Extract from the entries below, exactly as given, only the lines from the line containing "over the origin." to the line containing "for node in", both lines included.
>> START
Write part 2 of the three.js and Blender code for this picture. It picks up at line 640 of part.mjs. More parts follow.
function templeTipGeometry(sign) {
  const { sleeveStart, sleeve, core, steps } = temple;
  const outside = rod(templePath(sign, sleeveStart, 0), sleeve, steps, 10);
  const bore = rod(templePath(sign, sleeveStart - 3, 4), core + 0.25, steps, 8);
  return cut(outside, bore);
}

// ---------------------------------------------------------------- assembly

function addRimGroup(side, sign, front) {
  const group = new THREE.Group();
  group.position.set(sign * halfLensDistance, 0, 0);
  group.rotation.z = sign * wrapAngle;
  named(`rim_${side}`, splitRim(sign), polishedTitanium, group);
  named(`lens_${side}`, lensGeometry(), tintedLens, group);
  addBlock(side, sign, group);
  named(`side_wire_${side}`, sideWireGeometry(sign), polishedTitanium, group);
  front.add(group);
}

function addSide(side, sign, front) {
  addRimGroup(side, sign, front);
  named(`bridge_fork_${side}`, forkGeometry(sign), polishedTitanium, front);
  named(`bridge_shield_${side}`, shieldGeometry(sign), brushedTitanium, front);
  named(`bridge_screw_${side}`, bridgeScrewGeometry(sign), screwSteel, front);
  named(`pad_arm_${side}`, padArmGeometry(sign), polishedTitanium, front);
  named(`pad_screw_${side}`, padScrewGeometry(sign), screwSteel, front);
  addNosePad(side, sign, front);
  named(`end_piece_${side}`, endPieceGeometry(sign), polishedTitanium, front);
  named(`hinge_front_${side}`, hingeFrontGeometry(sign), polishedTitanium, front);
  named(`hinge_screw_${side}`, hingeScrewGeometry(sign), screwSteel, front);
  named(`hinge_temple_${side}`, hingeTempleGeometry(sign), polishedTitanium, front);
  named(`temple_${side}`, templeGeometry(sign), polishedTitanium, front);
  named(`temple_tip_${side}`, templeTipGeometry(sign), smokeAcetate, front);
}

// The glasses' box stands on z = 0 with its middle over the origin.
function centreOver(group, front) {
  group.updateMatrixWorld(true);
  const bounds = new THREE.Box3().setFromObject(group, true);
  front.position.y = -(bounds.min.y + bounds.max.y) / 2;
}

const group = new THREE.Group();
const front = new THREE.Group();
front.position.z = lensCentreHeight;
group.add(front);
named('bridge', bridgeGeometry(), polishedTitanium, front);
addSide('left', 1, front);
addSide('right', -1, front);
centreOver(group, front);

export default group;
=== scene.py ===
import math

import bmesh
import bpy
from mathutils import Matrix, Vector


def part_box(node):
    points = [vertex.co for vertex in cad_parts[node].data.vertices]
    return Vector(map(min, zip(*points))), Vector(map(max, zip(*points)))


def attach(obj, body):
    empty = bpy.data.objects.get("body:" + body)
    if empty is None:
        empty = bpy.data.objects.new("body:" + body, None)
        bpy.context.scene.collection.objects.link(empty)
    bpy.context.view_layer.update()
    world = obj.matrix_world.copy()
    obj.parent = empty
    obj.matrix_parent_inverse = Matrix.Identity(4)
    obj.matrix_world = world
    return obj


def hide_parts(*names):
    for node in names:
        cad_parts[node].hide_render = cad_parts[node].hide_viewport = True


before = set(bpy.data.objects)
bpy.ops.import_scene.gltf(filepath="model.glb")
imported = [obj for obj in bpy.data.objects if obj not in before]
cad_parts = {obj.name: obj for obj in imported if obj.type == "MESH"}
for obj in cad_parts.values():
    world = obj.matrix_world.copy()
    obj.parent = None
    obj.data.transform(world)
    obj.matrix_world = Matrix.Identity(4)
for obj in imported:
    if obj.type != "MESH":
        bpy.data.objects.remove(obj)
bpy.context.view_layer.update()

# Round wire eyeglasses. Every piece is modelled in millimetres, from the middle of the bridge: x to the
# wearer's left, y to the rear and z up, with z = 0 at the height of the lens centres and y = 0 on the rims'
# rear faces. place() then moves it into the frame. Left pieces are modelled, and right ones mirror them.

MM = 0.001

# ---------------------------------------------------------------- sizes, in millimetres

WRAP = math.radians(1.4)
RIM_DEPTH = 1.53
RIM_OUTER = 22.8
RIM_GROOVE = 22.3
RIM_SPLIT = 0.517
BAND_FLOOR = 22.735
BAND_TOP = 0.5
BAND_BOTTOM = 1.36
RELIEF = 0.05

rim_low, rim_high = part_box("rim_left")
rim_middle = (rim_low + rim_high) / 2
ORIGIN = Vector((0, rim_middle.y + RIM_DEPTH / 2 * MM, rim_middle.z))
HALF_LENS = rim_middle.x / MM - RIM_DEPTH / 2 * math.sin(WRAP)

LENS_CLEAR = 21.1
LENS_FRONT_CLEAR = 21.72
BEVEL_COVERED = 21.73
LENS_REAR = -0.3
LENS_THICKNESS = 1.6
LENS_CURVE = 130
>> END
>> START
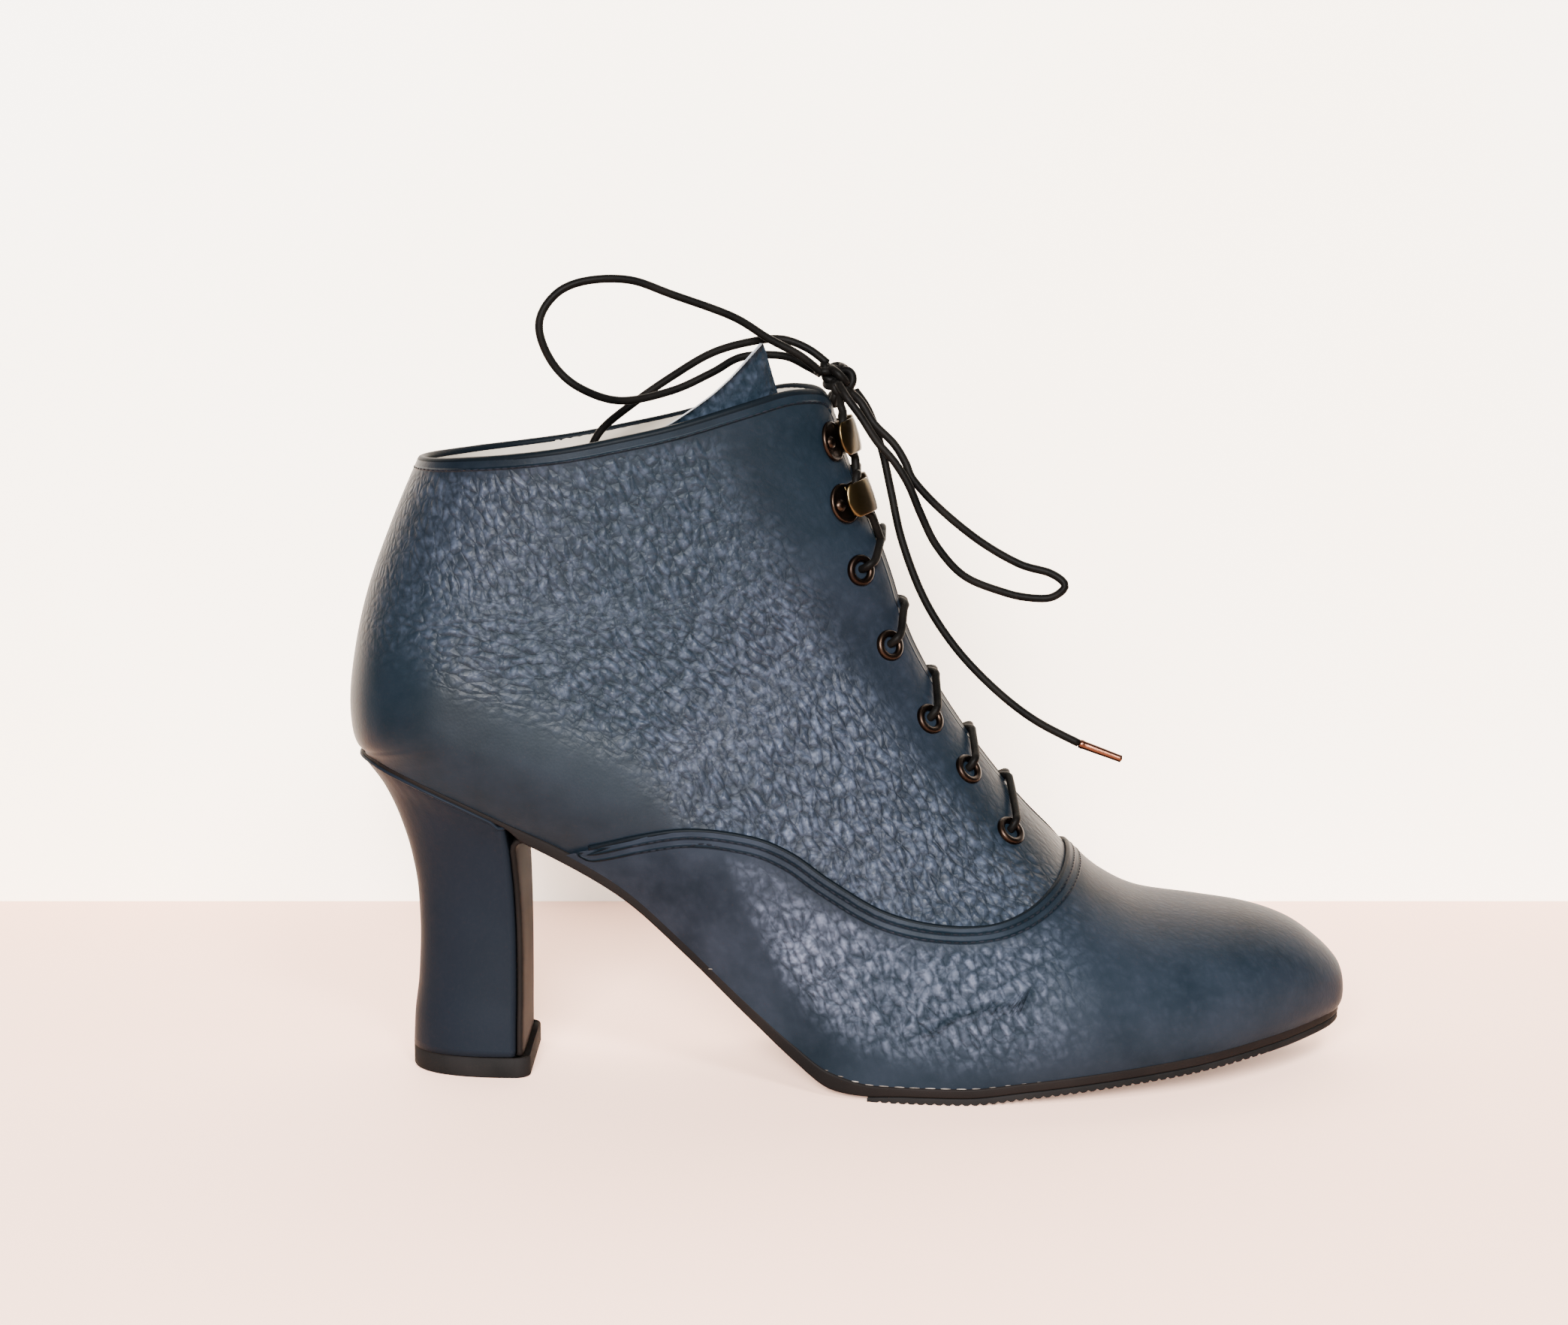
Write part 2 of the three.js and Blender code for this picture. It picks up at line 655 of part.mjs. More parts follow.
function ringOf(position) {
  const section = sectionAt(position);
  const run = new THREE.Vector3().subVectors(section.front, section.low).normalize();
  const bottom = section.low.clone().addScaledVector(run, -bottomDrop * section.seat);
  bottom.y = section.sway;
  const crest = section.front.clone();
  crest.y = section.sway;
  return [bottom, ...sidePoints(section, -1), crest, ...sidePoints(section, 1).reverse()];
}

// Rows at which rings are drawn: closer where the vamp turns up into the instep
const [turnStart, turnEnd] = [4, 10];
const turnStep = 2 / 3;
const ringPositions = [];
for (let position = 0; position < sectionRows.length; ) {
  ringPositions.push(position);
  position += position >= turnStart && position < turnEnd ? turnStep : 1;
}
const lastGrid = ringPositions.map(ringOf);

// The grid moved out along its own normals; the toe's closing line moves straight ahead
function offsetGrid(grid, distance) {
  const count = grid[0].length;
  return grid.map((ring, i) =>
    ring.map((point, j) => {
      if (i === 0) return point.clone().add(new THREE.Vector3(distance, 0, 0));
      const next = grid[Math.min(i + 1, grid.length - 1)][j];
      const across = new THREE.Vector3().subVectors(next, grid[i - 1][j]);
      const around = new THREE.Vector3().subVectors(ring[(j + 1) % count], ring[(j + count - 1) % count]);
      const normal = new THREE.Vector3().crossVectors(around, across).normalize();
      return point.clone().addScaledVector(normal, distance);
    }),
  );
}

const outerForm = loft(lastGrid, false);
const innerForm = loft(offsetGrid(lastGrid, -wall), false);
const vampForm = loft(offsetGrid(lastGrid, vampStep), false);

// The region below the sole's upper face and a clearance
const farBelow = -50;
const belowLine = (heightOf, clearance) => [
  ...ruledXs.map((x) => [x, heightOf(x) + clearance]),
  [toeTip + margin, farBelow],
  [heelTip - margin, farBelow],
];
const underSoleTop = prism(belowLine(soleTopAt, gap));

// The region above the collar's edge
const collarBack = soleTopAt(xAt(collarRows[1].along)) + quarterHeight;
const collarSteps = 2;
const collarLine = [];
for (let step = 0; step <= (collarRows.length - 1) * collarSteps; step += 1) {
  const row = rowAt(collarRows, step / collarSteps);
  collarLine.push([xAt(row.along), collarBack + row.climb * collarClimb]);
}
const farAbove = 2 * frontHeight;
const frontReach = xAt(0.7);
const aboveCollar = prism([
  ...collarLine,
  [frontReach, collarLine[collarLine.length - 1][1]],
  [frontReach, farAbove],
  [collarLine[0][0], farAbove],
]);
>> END
_WRITTEN SOLUTION:_
// The glasses' box stands on z = 0 with its middle over the origin.
function centreOver(group, front) {
  group.updateMatrixWorld(true);
  const bounds = new THREE.Box3().setFromObject(group, true);
  front.position.y = -(bounds.min.y + bounds.max.y) / 2;
}

const group = new THREE.Group();
const front = new THREE.Group();
front.position.z = lensCentreHeight;
group.add(front);
named('bridge', bridgeGeometry(), polishedTitanium, front);
addSide('left', 1, front);
addSide('right', -1, front);
centreOver(group, front);

export default group;
=== scene.py ===
import math

import bmesh
import bpy
from mathutils import Matrix, Vector


def part_box(node):
    points = [vertex.co for vertex in cad_parts[node].data.vertices]
    return Vector(map(min, zip(*points))), Vector(map(max, zip(*points)))


def attach(obj, body):
    empty = bpy.data.objects.get("body:" + body)
    if empty is None:
        empty = bpy.data.objects.new("body:" + body, None)
        bpy.context.scene.collection.objects.link(empty)
    bpy.context.view_layer.update()
    world = obj.matrix_world.copy()
    obj.parent = empty
    obj.matrix_parent_inverse = Matrix.Identity(4)
    obj.matrix_world = world
    return obj


def hide_parts(*names):
    for node in names:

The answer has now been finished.